Please write out the complete listing that follows, exactly as it reads.

================================

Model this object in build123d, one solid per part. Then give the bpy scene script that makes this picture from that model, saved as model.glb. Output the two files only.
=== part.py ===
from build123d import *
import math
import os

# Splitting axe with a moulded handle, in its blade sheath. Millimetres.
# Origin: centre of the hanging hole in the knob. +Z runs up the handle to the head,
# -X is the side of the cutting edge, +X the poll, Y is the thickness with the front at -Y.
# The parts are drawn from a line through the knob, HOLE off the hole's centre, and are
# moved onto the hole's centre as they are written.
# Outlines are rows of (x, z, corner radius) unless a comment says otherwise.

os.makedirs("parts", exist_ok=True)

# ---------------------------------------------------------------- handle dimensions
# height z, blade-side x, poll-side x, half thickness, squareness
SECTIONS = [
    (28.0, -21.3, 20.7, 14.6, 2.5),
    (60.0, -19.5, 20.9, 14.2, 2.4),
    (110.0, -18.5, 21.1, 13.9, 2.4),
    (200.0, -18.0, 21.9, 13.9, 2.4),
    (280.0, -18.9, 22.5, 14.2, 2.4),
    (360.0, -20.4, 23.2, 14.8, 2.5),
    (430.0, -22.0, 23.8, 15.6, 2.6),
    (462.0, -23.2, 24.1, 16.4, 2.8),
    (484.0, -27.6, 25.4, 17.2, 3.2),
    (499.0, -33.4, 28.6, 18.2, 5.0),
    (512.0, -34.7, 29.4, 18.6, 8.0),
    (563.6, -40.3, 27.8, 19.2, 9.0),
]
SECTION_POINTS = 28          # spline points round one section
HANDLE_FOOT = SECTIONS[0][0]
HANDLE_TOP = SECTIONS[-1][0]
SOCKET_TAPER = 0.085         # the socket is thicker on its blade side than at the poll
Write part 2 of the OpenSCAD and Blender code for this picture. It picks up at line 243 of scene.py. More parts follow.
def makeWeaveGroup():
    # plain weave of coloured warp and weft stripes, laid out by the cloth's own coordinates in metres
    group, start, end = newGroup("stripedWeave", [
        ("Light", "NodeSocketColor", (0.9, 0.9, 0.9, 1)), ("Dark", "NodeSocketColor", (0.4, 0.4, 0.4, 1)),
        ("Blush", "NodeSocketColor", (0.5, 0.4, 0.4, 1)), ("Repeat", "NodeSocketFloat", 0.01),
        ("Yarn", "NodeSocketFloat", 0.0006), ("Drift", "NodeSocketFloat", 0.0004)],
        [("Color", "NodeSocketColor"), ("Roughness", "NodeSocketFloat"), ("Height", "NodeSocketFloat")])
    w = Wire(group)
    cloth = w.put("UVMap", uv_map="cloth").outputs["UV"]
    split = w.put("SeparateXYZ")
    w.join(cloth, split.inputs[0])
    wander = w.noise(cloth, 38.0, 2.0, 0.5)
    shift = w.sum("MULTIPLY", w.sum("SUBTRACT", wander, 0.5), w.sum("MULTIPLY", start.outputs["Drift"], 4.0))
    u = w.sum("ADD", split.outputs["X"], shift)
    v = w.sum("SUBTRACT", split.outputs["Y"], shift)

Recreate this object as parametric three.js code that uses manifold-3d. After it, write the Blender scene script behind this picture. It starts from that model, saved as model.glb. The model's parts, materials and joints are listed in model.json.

================================

● **Worked answer**:
Model this object in build123d, one solid per part. Then give the bpy scene script that makes this picture from that model, saved as model.glb. Output the two files only.
=== part.py ===
from build123d import *
import math
import os

# Splitting axe with a moulded handle, in its blade sheath. Millimetres.
# Origin: centre of the hanging hole in the knob. +Z runs up the handle to the head,
# -X is the side of the cutting edge, +X the poll, Y is the thickness with the front at -Y.
# The parts are drawn from a line through the knob, HOLE off the hole's centre, and are
# moved onto the hole's centre as they are written.
# Outlines are rows of (x, z, corner radius) unless a comment says otherwise.

os.makedirs("parts", exist_ok=True)

# ---------------------------------------------------------------- handle dimensions
# height z, blade-side x, poll-side x, half thickness, squareness
SECTIONS = [
    (28.0, -21.3, 20.7, 14.6, 2.5),
    (60.0, -19.5, 20.9, 14.2, 2.4),
    (110.0, -18.5, 21.1, 13.9, 2.4),
    (200.0, -18.0, 21.9, 13.9, 2.4),
    (280.0, -18.9, 22.5, 14.2, 2.4),
    (360.0, -20.4, 23.2, 14.8, 2.5),
    (430.0, -22.0, 23.8, 15.6, 2.6),
    (462.0, -23.2, 24.1, 16.4, 2.8),
    (484.0, -27.6, 25.4, 17.2, 3.2),
    (499.0, -33.4, 28.6, 18.2, 5.0),
    (512.0, -34.7, 29.4, 18.6, 8.0),
    (563.6, -40.3, 27.8, 19.2, 9.0),
]
SECTION_POINTS = 28          # spline points round one section
HANDLE_FOOT = SECTIONS[0][0]
HANDLE_TOP = SECTIONS[-1][0]
SOCKET_TAPER = 0.085         # the socket is thicker on its blade side than at the poll
Write part 2 of the OpenSCAD and Blender code for this picture. It picks up at line 243 of scene.py. More parts follow.
def makeWeaveGroup():
    # plain weave of coloured warp and weft stripes, laid out by the cloth's own coordinates in metres
    group, start, end = newGroup("stripedWeave", [
        ("Light", "NodeSocketColor", (0.9, 0.9, 0.9, 1)), ("Dark", "NodeSocketColor", (0.4, 0.4, 0.4, 1)),
        ("Blush", "NodeSocketColor", (0.5, 0.4, 0.4, 1)), ("Repeat", "NodeSocketFloat", 0.01),
        ("Yarn", "NodeSocketFloat", 0.0006), ("Drift", "NodeSocketFloat", 0.0004)],
        [("Color", "NodeSocketColor"), ("Roughness", "NodeSocketFloat"), ("Height", "NodeSocketFloat")])
    w = Wire(group)
    cloth = w.put("UVMap", uv_map="cloth").outputs["UV"]
    split = w.put("SeparateXYZ")
    w.join(cloth, split.inputs[0])
    wander = w.noise(cloth, 38.0, 2.0, 0.5)
    shift = w.sum("MULTIPLY", w.sum("SUBTRACT", wander, 0.5), w.sum("MULTIPLY", start.outputs["Drift"], 4.0))
    u = w.sum("ADD", split.outputs["X"], shift)
    v = w.sum("SUBTRACT", split.outputs["Y"], shift)

Recreate this object as parametric three.js code that uses manifold-3d. After it, write the Blender scene script behind this picture. It starts from that model, saved as model.glb. The model's parts, materials and joints are listed in model.json.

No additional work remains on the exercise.